ATHENS, Greece—Omonia means "togetherness" in Greek. It's a fitting name for a neighborhood that represents where Greece is as a nation right now.
On one side of the large urban area, out-of-work men line up at the soup kitchen on this chilly December morning. Austerity is just a word until you see it on the street. Just a few blocks away, past vacant office and apartment buildings, bankers in lavish suits stroll through the square leading to the National Bank of Greece, resting among the ruins of the Mediterranean nation's economy. And in the middle of these two places, there's the Athens Central Market, the largest of its kind in the city.
On Wednesday morning, I was invited to experience the humming fresh-food market with the mayor of this city, Brooklyn-born Giorgos Kaminis. The floor was wet from the melting ice keeping rows of fresh salmon, squid, mahi-mahi, shrimp, lamb, and pork cold for its 3,000 to 5,000 daily visitors.
"Come, come, come!"
"Calamus is here!" another man shouts in Greek, ashing his cigarette next to the stand containing his latest catch from the nearby Aegean Sea.
Today, however, it wasn't the fish I'd share with the mayor.

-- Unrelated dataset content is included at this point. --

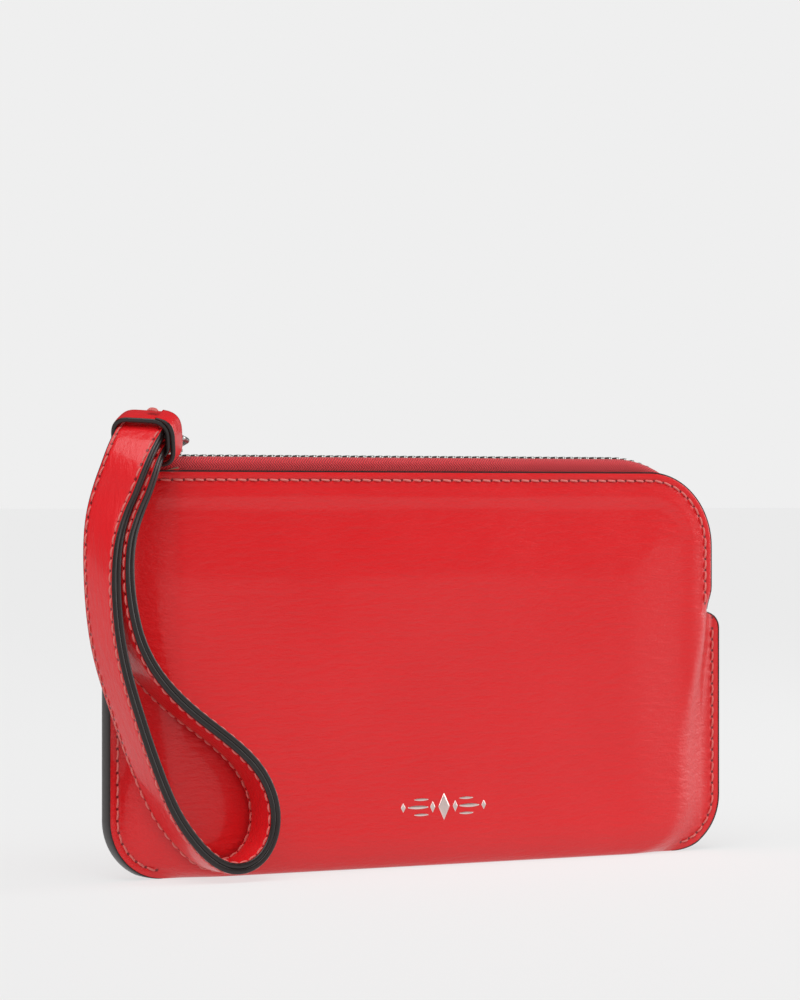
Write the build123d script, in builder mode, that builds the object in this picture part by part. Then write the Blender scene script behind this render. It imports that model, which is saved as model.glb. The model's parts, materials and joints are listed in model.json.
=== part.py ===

It was grilled lamb, goat cheese, and olives at a shop inside the market called Mezedopololio, translated as "the place where they sell meze," another word for tapas.
The grill snaps and pops as the cook flips the lamb and sausages on the open skillet; old men in the small shop drink their ouzo and eat the rich finger food. Kaminis, short and plainly dressed, takes a bite too large to start giving his pitch for the market that has seen a 40 percent drop in sales in the four years of the Greek economic crisis.
He swallows his bite. "You see, here in the market," he says in the shop, standing close enough to smell the fried cheese, called saganaki, he had just eaten, "my plan is to renovate this market to become something like the market of Barcelona. We're ready to help the city, even though we're in a crisis."
The mayor, although optimistic for the future of his city and country, doesn't repeat the talking points heard from Greek business and government leaders—that the economy is making a turn for the better, citing a surplus in the country's budget. He says the economy might get worse in the coming months: Pensions for municipal workers are down 60 percent, and unemployment is still at the astronomical 27.3 percent. Even so, Kaminis recently announced his intention to run for reelection next year.
To dull this shot of reality, his press assistant offers a shot of the Greek brandy tsipouro for the mayor and the accompanying journalists (the stressed-out spokesman had three shots of his own this morning).
"Yiamas!" we toast.
An old man with white hair and large darkened ears walks in with his glass of tsipouro and plate of assorted olives, lamb, tomatoes, and cheese. When he sees the mayor, his eyes widen, he smiles, and the mayor pinches the old man's cheeks the way that's only normal for two Southern European men.
"I try to come here for psychological reasons," the mayor says in his sharp English. "You have to work through the traditional ways, but at the same time, people want to see you."
As the sun comes out for the first time this week, two Roma children start singing traditional songs—the brother plays the bouzouki guitar, while his sister joins in the soaring vocals that rise above the 500 vendors in this market that's been around since 1906.
"Where are you from?" one young man holding two crabs asks me.
"America," I respond.
"Oh, I like America. Obama!" he exclaims smiling. I smile, nod, and say the Greek pleasantry, "Yassas."
A dozen blue-and-white Greek flags flap in the open air. The market is bustling, the men smile and shout, a butcher cuts lamb chops, taxis honk on the main thoroughfare, workless men loiter, and working Greeks walk to lunch—a complete picture of the people living together in this urban setting.
It's a fitting day in the Omonia neighborhood.